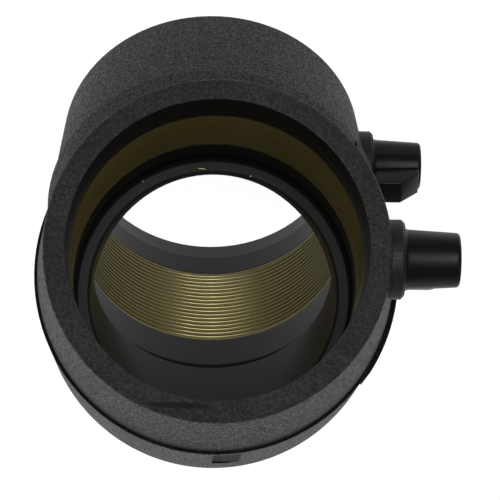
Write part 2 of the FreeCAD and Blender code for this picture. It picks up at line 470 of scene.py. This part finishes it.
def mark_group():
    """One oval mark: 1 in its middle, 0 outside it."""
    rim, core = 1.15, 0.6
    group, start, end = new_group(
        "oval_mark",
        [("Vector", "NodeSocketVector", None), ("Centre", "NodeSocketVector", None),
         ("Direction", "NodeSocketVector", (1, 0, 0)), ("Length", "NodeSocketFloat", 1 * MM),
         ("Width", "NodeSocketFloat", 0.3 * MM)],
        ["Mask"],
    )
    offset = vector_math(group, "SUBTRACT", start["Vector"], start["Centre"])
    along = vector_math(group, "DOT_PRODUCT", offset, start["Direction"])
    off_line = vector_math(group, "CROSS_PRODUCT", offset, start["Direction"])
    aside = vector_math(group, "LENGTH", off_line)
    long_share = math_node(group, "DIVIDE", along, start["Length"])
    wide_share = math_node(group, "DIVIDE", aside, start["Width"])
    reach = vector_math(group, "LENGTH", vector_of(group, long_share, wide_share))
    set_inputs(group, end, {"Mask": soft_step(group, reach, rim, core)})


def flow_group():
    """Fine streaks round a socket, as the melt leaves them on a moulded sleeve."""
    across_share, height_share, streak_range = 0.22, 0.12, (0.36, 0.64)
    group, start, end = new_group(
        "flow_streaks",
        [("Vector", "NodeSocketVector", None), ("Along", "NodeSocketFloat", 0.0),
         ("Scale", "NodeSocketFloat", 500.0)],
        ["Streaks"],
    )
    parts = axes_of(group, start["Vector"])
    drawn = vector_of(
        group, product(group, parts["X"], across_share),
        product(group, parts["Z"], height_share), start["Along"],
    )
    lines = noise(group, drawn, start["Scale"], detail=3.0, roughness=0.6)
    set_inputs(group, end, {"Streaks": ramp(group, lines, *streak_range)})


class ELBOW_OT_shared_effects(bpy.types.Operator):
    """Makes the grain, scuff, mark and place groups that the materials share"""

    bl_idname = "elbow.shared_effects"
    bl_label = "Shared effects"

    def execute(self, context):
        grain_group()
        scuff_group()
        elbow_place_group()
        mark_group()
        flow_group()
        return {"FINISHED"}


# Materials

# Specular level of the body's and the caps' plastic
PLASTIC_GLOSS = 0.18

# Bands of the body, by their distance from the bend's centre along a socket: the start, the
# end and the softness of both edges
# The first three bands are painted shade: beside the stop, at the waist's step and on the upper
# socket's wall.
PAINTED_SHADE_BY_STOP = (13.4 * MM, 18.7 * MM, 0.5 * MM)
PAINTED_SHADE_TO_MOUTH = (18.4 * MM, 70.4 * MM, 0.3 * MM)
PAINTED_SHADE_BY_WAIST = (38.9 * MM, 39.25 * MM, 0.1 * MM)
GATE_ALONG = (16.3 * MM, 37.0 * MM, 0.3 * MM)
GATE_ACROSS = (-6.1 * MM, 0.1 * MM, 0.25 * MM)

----

• Task requirements: Make an exact copy of every line in the data.

• Result below:
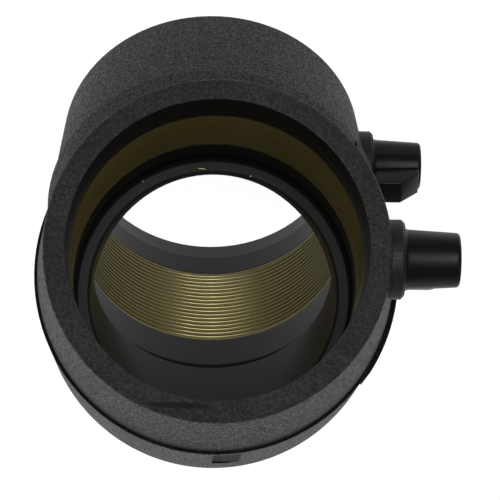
Write part 2 of the FreeCAD and Blender code for this picture. It picks up at line 470 of scene.py. This part finishes it.
def mark_group():
    """One oval mark: 1 in its middle, 0 outside it."""
    rim, core = 1.15, 0.6
    group, start, end = new_group(
        "oval_mark",
        [("Vector", "NodeSocketVector", None), ("Centre", "NodeSocketVector", None),
         ("Direction", "NodeSocketVector", (1, 0, 0)), ("Length", "NodeSocketFloat", 1 * MM),
         ("Width", "NodeSocketFloat", 0.3 * MM)],
        ["Mask"],
    )
    offset = vector_math(group, "SUBTRACT", start["Vector"], start["Centre"])
    along = vector_math(group, "DOT_PRODUCT", offset, start["Direction"])
    off_line = vector_math(group, "CROSS_PRODUCT", offset, start["Direction"])
    aside = vector_math(group, "LENGTH", off_line)
    long_share = math_node(group, "DIVIDE", along, start["Length"])
    wide_share = math_node(group, "DIVIDE", aside, start["Width"])
    reach = vector_math(group, "LENGTH", vector_of(group, long_share, wide_share))
    set_inputs(group, end, {"Mask": soft_step(group, reach, rim, core)})


def flow_group():
    """Fine streaks round a socket, as the melt leaves them on a moulded sleeve."""
    across_share, height_share, streak_range = 0.22, 0.12, (0.36, 0.64)
    group, start, end = new_group(
        "flow_streaks",
        [("Vector", "NodeSocketVector", None), ("Along", "NodeSocketFloat", 0.0),
         ("Scale", "NodeSocketFloat", 500.0)],
        ["Streaks"],
    )
    parts = axes_of(group, start["Vector"])
    drawn = vector_of(
        group, product(group, parts["X"], across_share),
        product(group, parts["Z"], height_share), start["Along"],
    )
    lines = noise(group, drawn, start["Scale"], detail=3.0, roughness=0.6)
    set_inputs(group, end, {"Streaks": ramp(group, lines, *streak_range)})


class ELBOW_OT_shared_effects(bpy.types.Operator):
    """Makes the grain, scuff, mark and place groups that the materials share"""

    bl_idname = "elbow.shared_effects"
    bl_label = "Shared effects"

    def execute(self, context):
        grain_group()
        scuff_group()
        elbow_place_group()
        mark_group()
        flow_group()
        return {"FINISHED"}


# Materials

# Specular level of the body's and the caps' plastic
PLASTIC_GLOSS = 0.18

# Bands of the body, by their distance from the bend's centre along a socket: the start, the
# end and the softness of both edges
# The first three bands are painted shade: beside the stop, at the waist's step and on the upper
# socket's wall.
PAINTED_SHADE_BY_STOP = (13.4 * MM, 18.7 * MM, 0.5 * MM)
PAINTED_SHADE_TO_MOUTH = (18.4 * MM, 70.4 * MM, 0.3 * MM)
PAINTED_SHADE_BY_WAIST = (38.9 * MM, 39.25 * MM, 0.1 * MM)
GATE_ALONG = (16.3 * MM, 37.0 * MM, 0.3 * MM)
GATE_ACROSS = (-6.1 * MM, 0.1 * MM, 0.25 * MM)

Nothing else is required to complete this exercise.